The Bank of Japan has been buying Japanese stocks for many years. https://www.pionline.com/markets/bank-japan-becomes-nations-biggest-stock-owner

It has been pretty terrible since 1989. The Nikkei peaked in late 1989 and declined 80% from then until 2003. Only recently did it hit the 1989 ATH again.

Not sure about to what degree demographics was to blame.

It had been treading water for decades post 80's bubble, the Nikkei only recently achieved a new all time high since then (in nominal terms).

Why will there be a higher ratio than before?

Demographics: an aging population has a higher ratio of retirees.

Demographic shift of Boomers moving into retirement, lower birth rates

I thought so.

It's complicated. It's not like they'll all just sell all their stocks just because they've retired. Stocks can be inherited. A solid amount of the wealth will pass on to younger people. But the boomers may convert some of the equities into fixed incomes instead. And then there's Required Minimum Distribution (RMD). There will be obligatory withdrawals from tax-advantaged accounts.

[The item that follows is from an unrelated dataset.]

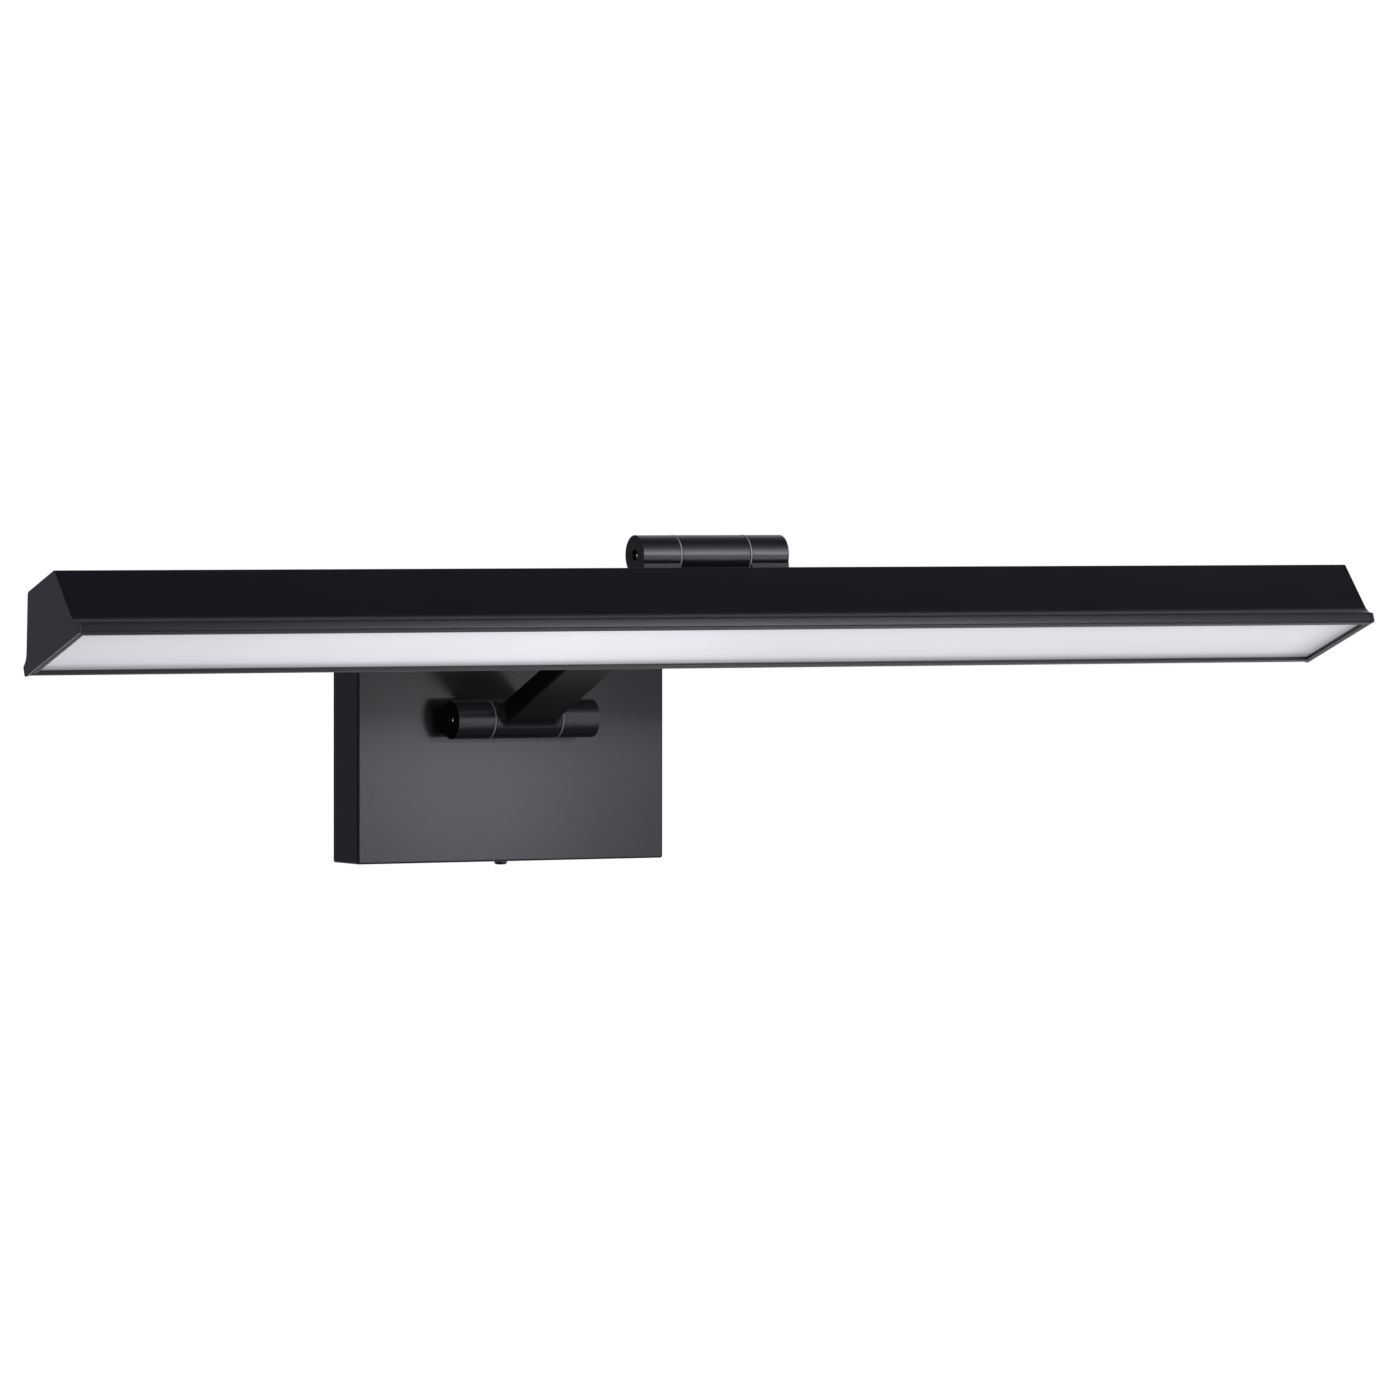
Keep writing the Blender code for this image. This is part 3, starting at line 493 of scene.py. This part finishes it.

So there will be headwind. How many percent worth of headwind, I have no idea. Can't see it being unrelenting downward pressure unless there's loads of bad shit and few good things going on at the same time.

Isn't it pretty common for retirement savings being tied up in stocks, and other wealth in real estate?

A lot of wealth will be passed on to younger generations but that isn't primarily stocks, for the broad middle class anyway.